**Task input**:
****************

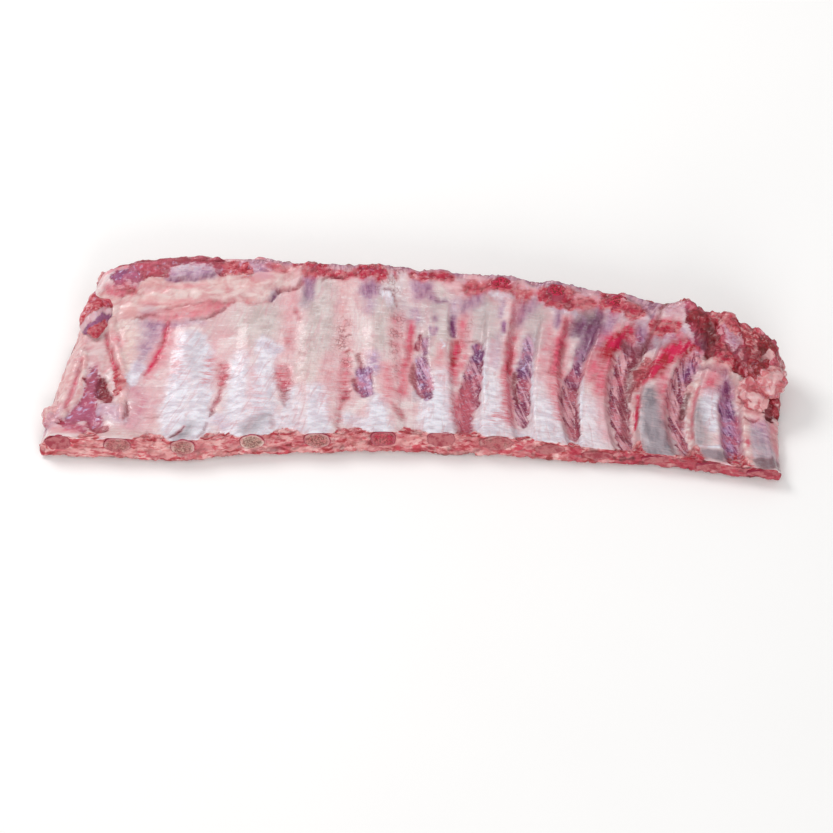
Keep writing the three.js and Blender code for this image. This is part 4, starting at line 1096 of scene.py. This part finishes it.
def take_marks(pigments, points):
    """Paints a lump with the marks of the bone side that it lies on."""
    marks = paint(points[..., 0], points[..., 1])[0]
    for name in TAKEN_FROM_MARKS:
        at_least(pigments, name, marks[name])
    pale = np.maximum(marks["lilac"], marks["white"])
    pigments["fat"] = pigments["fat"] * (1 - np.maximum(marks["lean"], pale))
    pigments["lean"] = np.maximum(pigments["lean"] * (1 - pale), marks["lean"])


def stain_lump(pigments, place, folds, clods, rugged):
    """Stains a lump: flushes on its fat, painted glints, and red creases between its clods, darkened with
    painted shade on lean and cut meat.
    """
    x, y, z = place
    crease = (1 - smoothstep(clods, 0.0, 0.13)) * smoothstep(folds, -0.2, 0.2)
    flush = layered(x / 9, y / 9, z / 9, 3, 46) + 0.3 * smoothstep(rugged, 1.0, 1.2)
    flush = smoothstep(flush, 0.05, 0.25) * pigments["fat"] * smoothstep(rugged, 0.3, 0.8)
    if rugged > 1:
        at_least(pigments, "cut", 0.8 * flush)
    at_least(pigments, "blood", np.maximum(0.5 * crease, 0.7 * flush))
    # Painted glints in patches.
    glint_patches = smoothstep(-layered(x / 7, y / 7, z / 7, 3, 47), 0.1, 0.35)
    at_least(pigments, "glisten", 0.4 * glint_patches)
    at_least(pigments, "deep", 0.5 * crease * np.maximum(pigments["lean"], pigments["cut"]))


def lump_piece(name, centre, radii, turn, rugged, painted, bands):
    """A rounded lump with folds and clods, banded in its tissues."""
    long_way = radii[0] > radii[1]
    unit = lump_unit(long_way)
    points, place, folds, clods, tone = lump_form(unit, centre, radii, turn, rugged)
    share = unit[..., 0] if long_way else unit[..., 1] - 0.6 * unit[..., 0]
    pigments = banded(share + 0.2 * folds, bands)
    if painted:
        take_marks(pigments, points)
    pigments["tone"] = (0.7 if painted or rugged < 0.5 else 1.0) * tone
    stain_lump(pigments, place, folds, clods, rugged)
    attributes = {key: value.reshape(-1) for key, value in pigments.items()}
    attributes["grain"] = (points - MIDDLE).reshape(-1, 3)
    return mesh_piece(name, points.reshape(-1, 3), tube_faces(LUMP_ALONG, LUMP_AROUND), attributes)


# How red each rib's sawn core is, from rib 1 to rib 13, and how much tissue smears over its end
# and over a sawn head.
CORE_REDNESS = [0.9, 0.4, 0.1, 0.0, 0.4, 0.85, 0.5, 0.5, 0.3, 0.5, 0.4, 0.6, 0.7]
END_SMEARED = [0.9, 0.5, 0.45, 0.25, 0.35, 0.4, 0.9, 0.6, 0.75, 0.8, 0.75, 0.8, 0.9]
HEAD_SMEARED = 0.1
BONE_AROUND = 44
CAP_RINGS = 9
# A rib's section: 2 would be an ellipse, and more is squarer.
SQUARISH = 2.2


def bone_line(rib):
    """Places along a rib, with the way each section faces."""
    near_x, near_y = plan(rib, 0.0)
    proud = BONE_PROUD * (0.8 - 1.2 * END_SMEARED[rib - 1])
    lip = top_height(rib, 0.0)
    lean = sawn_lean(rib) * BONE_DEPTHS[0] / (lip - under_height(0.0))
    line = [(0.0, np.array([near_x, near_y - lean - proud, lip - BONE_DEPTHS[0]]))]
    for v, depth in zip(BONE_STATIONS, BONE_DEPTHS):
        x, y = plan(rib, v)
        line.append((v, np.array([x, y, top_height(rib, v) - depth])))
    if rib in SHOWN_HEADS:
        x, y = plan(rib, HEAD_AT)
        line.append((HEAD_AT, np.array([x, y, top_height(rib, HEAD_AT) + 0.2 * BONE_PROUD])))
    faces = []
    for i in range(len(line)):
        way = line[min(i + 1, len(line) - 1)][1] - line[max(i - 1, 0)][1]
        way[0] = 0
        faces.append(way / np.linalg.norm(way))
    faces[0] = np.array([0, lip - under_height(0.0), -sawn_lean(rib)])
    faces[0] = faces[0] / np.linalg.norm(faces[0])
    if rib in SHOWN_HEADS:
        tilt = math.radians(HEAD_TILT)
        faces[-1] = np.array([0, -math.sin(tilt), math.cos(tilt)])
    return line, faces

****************

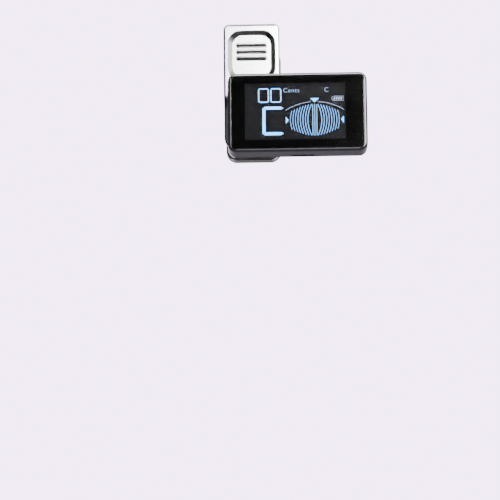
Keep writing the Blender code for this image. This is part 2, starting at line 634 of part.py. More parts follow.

****************

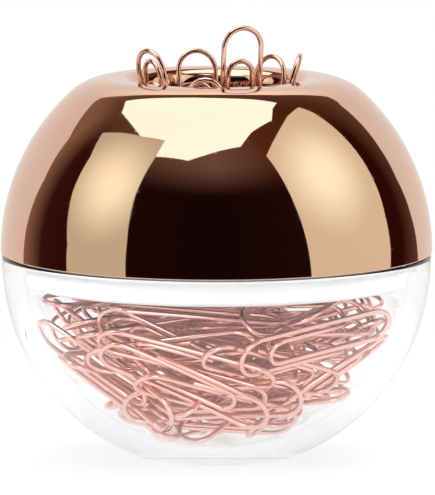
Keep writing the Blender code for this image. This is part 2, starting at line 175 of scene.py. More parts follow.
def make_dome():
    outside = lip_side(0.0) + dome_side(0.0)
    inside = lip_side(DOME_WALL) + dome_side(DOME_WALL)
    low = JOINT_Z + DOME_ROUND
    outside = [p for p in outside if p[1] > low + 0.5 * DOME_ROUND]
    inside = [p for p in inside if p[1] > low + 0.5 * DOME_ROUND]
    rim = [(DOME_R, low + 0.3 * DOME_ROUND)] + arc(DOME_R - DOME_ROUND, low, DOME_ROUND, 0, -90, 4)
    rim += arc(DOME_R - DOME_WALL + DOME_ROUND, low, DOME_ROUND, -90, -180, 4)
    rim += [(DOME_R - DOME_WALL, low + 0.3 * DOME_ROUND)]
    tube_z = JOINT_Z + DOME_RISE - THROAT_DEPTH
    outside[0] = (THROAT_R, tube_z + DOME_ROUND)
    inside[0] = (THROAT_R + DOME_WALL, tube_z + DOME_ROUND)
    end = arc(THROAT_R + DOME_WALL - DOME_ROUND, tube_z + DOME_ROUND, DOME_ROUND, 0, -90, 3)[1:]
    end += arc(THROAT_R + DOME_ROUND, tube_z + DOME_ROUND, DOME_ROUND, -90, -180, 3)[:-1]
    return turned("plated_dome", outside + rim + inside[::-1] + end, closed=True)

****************

**Problem to work on**: Which lines of the data above contain "this"? Copy each one.

**Answer to the task**:
Keep writing the three.js and Blender code for this image. This is part 4, starting at line 1096 of scene.py. This part finishes it.
Keep writing the Blender code for this image. This is part 2, starting at line 634 of part.py. More parts follow.
Keep writing the Blender code for this image. This is part 2, starting at line 175 of scene.py. More parts follow.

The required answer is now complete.